- _AIM_
Copy out all lines with the word "code" in them.

###

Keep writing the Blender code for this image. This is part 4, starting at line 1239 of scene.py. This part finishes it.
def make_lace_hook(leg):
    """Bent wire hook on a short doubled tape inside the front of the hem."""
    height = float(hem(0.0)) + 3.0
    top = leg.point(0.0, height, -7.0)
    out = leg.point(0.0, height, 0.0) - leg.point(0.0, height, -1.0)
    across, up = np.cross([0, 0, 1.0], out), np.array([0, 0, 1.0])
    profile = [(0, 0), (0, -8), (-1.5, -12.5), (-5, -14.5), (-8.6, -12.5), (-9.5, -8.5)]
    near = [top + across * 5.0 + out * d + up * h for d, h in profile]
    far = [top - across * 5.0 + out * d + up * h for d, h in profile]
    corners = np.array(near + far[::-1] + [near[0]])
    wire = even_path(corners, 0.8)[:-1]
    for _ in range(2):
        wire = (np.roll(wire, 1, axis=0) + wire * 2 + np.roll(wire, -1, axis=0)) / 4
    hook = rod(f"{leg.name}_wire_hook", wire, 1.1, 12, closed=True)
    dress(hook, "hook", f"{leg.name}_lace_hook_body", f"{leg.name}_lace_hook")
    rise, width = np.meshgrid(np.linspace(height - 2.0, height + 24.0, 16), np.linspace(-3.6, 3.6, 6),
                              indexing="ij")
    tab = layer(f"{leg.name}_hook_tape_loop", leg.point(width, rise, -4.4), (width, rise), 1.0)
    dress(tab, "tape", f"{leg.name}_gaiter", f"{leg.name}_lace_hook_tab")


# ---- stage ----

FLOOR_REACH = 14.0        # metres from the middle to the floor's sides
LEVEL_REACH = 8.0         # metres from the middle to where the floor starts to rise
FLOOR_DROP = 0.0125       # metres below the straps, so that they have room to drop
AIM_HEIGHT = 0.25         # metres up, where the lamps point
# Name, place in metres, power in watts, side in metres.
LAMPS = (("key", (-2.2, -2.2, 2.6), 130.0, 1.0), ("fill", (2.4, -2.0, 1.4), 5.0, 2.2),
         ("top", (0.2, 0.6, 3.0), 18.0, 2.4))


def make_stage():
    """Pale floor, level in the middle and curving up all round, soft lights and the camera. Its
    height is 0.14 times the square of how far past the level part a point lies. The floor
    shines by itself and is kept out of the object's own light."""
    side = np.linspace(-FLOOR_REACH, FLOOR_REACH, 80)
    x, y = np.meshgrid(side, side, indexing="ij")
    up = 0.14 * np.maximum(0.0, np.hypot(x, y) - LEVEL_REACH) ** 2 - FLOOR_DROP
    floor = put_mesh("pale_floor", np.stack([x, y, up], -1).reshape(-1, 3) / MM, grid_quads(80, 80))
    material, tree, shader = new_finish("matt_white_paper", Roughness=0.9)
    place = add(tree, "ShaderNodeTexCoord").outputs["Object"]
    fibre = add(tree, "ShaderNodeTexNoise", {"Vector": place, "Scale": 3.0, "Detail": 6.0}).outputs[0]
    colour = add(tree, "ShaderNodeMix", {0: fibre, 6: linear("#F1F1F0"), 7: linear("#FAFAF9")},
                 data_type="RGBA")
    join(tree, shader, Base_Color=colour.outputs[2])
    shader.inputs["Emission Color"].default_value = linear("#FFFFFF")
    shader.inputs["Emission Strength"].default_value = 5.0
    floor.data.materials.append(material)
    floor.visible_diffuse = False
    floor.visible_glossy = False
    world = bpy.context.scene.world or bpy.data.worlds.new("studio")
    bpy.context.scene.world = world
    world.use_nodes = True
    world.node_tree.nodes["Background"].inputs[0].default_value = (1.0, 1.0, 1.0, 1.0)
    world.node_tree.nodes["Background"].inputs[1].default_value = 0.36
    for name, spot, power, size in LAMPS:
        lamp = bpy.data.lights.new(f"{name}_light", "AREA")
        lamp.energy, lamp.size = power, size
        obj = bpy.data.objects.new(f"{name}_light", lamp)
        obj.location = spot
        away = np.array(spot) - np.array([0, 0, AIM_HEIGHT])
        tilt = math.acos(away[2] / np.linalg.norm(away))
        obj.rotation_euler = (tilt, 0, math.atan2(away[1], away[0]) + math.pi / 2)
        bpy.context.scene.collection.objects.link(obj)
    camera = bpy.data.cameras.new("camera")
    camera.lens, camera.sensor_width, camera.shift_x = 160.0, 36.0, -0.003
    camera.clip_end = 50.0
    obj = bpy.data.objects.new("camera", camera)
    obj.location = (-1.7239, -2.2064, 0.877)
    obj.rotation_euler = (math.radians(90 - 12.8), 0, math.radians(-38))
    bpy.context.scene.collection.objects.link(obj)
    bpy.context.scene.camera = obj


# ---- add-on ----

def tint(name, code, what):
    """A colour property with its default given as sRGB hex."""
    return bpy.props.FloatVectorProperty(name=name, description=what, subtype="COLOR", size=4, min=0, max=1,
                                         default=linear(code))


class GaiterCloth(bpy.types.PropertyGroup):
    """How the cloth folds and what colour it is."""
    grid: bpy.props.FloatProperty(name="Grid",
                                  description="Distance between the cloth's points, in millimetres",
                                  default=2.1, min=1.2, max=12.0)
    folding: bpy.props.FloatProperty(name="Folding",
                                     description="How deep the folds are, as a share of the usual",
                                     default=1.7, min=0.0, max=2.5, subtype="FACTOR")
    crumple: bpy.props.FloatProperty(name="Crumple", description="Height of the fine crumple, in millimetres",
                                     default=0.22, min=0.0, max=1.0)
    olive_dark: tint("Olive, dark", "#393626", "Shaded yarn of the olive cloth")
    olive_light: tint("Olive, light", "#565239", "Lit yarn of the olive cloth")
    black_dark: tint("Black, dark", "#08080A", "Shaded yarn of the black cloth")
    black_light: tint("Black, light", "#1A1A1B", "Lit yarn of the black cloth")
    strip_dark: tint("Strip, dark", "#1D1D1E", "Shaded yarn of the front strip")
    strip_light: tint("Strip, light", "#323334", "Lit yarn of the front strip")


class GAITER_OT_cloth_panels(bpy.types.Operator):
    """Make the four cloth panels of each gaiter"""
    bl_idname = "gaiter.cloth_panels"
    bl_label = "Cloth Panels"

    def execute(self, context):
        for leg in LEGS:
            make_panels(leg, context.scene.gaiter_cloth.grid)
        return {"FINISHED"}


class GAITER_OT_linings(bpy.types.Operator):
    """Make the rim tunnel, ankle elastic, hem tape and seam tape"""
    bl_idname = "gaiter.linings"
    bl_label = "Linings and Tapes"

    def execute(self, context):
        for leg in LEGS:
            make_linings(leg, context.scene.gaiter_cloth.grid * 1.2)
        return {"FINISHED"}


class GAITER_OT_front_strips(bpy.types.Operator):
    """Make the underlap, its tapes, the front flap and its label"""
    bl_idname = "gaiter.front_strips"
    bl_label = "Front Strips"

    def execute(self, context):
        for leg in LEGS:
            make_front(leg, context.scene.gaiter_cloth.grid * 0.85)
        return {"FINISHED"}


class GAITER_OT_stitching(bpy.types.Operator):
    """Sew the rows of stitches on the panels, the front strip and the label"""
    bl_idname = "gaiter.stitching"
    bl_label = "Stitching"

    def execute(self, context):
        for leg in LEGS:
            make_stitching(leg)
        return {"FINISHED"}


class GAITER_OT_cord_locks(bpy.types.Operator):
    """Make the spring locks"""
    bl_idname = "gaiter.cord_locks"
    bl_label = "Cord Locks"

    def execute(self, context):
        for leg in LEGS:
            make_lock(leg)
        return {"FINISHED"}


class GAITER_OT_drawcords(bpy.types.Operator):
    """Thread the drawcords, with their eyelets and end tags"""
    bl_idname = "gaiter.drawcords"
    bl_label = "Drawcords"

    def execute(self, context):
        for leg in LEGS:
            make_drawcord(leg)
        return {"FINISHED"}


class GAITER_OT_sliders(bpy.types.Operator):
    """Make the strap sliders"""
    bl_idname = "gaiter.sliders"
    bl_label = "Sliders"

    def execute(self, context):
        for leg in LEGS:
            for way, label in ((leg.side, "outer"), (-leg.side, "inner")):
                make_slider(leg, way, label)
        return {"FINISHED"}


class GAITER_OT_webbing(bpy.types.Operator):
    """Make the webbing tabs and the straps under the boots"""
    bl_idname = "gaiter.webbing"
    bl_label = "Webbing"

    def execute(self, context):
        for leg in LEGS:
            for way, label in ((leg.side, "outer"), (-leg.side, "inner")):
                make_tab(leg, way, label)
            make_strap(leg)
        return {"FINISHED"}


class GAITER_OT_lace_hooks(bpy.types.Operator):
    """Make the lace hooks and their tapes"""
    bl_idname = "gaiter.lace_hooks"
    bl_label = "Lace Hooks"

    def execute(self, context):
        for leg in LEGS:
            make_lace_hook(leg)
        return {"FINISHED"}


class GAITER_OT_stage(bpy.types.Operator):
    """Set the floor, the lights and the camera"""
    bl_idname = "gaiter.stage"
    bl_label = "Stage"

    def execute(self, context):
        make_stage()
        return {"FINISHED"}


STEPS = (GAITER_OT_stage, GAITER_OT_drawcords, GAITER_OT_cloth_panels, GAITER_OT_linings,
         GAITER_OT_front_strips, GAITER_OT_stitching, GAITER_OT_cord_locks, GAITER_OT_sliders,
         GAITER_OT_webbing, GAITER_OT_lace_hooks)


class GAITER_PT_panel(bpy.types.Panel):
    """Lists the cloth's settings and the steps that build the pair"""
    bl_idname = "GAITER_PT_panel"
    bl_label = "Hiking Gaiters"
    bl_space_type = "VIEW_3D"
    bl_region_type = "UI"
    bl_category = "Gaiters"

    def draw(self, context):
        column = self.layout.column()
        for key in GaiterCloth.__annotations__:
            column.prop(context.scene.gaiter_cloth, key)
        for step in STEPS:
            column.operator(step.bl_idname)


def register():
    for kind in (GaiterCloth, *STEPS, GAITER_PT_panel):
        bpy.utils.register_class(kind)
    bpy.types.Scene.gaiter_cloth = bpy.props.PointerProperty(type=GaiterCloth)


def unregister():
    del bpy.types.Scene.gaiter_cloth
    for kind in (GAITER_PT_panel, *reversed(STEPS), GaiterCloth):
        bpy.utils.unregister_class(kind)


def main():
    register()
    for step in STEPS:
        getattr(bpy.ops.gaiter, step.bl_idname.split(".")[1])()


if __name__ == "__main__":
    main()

###

- _EXERCISE SOLUTION_
Keep writing the Blender code for this image. This is part 4, starting at line 1239 of scene.py. This part finishes it.
def tint(name, code, what):
                                         default=linear(code))